Mountain in Møre og Romsdal, Norway

Mannen (lit. 'The Man') is a mountain in Rauma Municipality in Møre og Romsdal county, Norway. The 1294 m tall mountain is located just west of Horgheim, along the river Rauma in the Romsdalen valley. Mannen has a distinctive needle peak. The mountain's shape has been compared to an enormous seated goose that looks out over the Rauma valley, from which it can easily be seen.

==Overview==
A major landslide of up to 100000000 m3 of material is said to be impending on the unstable mountainside, so an emergency preparedness service, the Åknes/Tafjord intermunicipal company (IKS), has closely monitored the area since 2009. Even a smaller slide of about 2000000 m3 could cross the valley floor, potentially devastating buildings and damaging the Rauma Line railway and European route E136. Such an event could also partially or completely dam up the river Rauma, creating major disruption and a flooding hazard.

During the autumn of 2014, observers became aware of an abnormally large shifting of a portion of the mountain. While it normally shifts by 1-2 cm per year, for three weeks that year the movement averaged about 7 mm per day. As a precaution, on October 22 several houses potentially in the path of a landslide were evacuated and the Rauma Line stopped its four-times-a-day rail service.

During the night of 28 October 2014, the highest part of the mountain shifted as much as 6 cm. The mountain's slippage was three times as much as the previous night's measurement, and it was the largest motion the observers had seen to date. Geologist Lars Harald Blikra told a news conference that the lower part of the mountain has also increased its rate of motion.

During 19 and 20 September 2015, the upper parts of the mountain began to shift quickly again, moving 7 cm in one day.

In September 2018, 60 cm of movement was recorded during 24 hours, the highest measured. Various movements from 2014-2018 triggered a "red alert" status, causing the temporary evacuation of nearby residents and railway closures.

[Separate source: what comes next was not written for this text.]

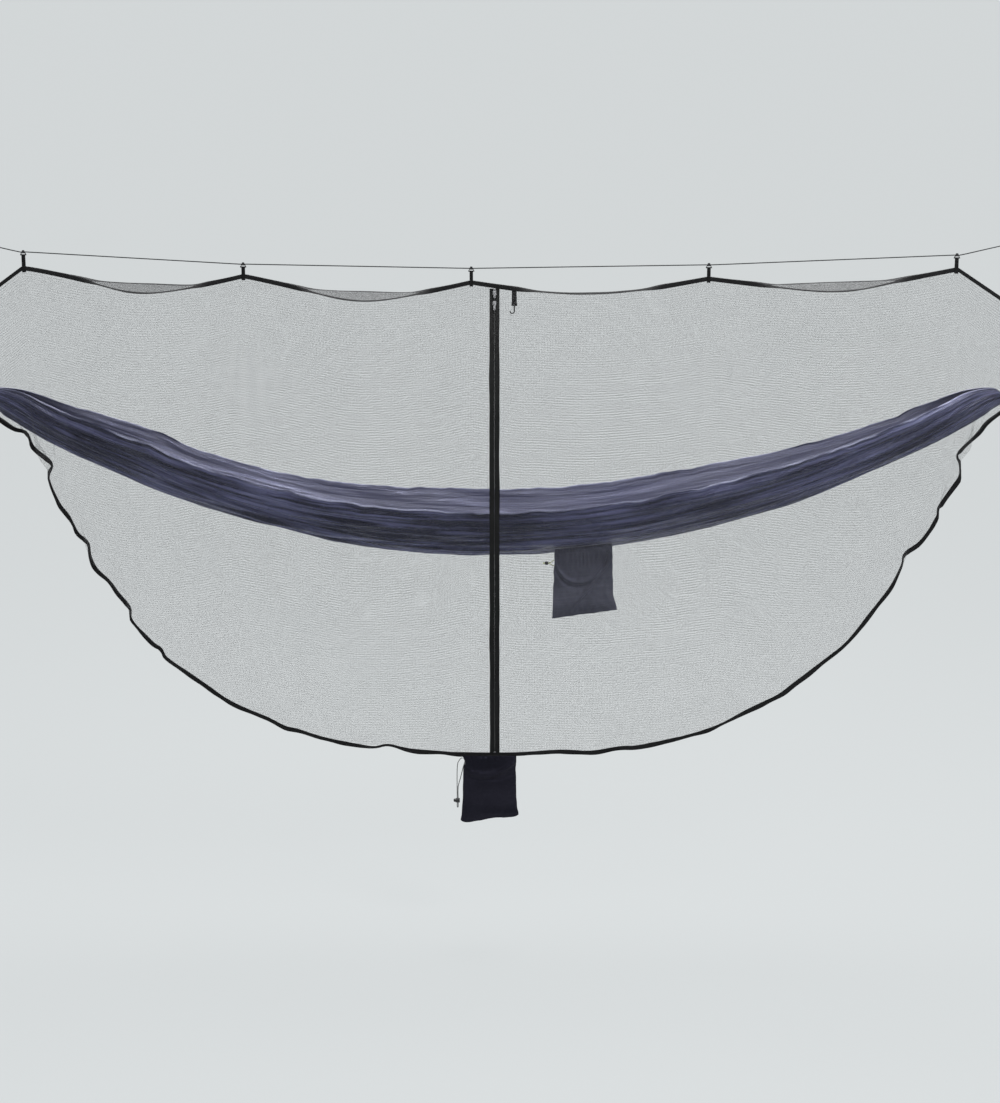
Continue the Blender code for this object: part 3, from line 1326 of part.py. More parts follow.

On 5 September 2019, a very large landslide took place from Mannen.
In total 54400 m3 fell that day, in addition to 15000 m3 which has fallen as small rockfalls during the previous years. After this landslide, some smaller parts among the debris is still unstable but will not cause a large landslide. It was said that it was the correct action to close the railway and evacuate residents at every one of the 16 red alerts, even if the landslide did not damage any house or the railway.

==Name==
The name is the definite form of mann which means 'man' (so mannen means 'the Man'). It is common to compare mountains with persons in Norwegian place names.